Now, that is in no way to put down psychic research, psychic phenomena, space vehicles, flying saucers, spirit contact, or anything. I don’t want anybody to go away saying that I don’t believe it all. I think it’s all hocus pocus because I say it isn’t. I believe there’s a lot of valid experiences in these fields, but I’m simply saying that I believe it is inadvisable for the average person on the quest for truth and of self-realization to get involved because I think we should be about the father’s business, which is the business of releasing our own divine potential right here and give up looking in windows and get the idea that it’s right here within myself. Then, when we look through windows, we’re looking out, not in. We’re looking out from a consciousness of stability. Then we can sort it all out. We can take the good and leave the rest without assuming that maybe over the next hill or in the next psychic contact there will be some great revelation that’s going to tell me what life is all about. Anyway, that’s my editorial comment.
224 Conclusion and meditation
All right. So much for our consideration tonight. I might say that I’m sure that as we’ve gone along in our consideration of antecedents thus far, I have touched a lot of bases and covered a lot of subjects. I’m sure I have not always said the kind of things that through your own involvement you’d like to have me say, but I’ve simply tried to be honest.

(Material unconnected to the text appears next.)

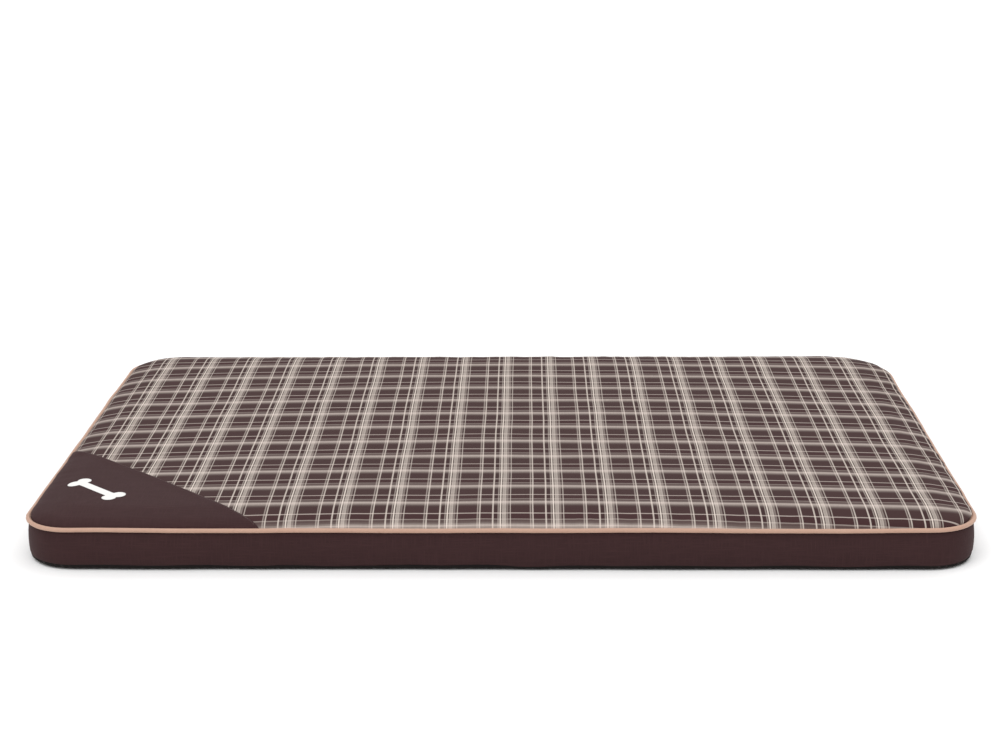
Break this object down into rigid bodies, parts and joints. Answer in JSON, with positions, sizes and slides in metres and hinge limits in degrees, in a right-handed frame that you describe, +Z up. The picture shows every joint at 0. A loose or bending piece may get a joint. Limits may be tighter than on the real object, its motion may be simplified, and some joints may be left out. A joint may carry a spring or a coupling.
{
  "type": "pet cushion bed",
  "caption": "Flat rectangular pet bed: a foam mattress in a box-edged, piped cloth cover with a zipped back and a plain corner patch.",
  "frame": {"origin": "on the floor under the middle of the bed, centre of the bounding box's base", "axes": "+X along the bed's length, +Y towards the back where the zip is, +Z up"},
  "size_m": [1.2, 0.8, 0.065],
  "materials": {
    "plaid_cloth": "matte woven cloth, dark brown with cream and grey plaid lines",
    "brown_cloth": "matte plain-weave polyester, dark brown",
    "piping_cloth": "smooth tan cloth over a cord",
    "base_cloth": "coarse matte non-slip cloth, near black",
    "emblem_print": "white transfer print",
    "cord_cotton": "twisted cotton cord",
    "zip_tape": "woven polyester tape, dark brown",
    "zip_coil": "dark brown nylon coil",
    "zip_metal": "dark enamelled zinc",
    "label_satin": "blank white satin ribbon",
    "liner_cloth": "white non-woven cloth",
    "firm_foam": "open-cell foam, firm",
    "soft_foam": "open-cell foam, soft",
    "wadding": "white polyester wadding"
  },
  "bodies": {
    "mattress": {"top_panel": "plaid_cloth", "corner_patch": "brown_cloth", "corner_emblem": "emblem_print", "piping_wrap": "piping_cloth", "piping_cord": "cord_cotton", "boxing_band": "brown_cloth", "rear_strip_upper": "brown_cloth", "rear_strip_lower": "brown_cloth", "base_panel": "base_cloth", "care_label": "label_satin", "zip_tape_upper": "zip_tape", "zip_tape_lower": "zip_tape", "zip_coil_upper": "zip_coil", "zip_coil_lower": "zip_coil", "zip_bottom_stop": "zip_metal", "zip_top_stop_upper": "zip_metal", "zip_top_stop_lower": "zip_metal", "liner_lower": "liner_cloth", "liner_upper": "liner_cloth", "base_foam": "firm_foam", "comfort_foam": "soft_foam", "wadding_layer": "wadding"},
    "zip_slider": {"zip_slider": "zip_metal"},
    "zip_pull_tab": {"zip_pull_tab": "zip_metal"}
  },
  "joints": [
    {"name": "slider_travel", "type": "slide", "parent": "mattress", "child": "zip_slider", "axis": [-1, 0, 0], "range_m": [0, 0.866]},
    {"name": "pull_tab_swing", "type": "hinge", "parent": "zip_slider", "child": "zip_pull_tab", "pos_m": [0.433, 0.3982, 0.02923], "axis": [0, 0, -1], "range_deg": [0, 180]}
  ]
}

Right now, as we go forth this evening, let’s just take a moment to realize our own center, our own oneness with the divine flow and to get the realization right now that healing or guidance or protection is available to you not only as a result of some outside influence or some psychic involvement around you, but through your own firsthand, immediate experience with the divine flow. You are in it. It is in you. Go in that consciousness. You are centered in the divine force. There is a guidance in you that’s continuous. As Emerson says, it’s the continuation of the divine effort that made the man in the first place. There is a protecting presence in you, a security within you, a peace that passes all understanding in you. It is in you. It is you. It is yours. Go in that consciousness, stable, whole, complete. The word is integrity. In this faith, we rest and we give thanks. Amen.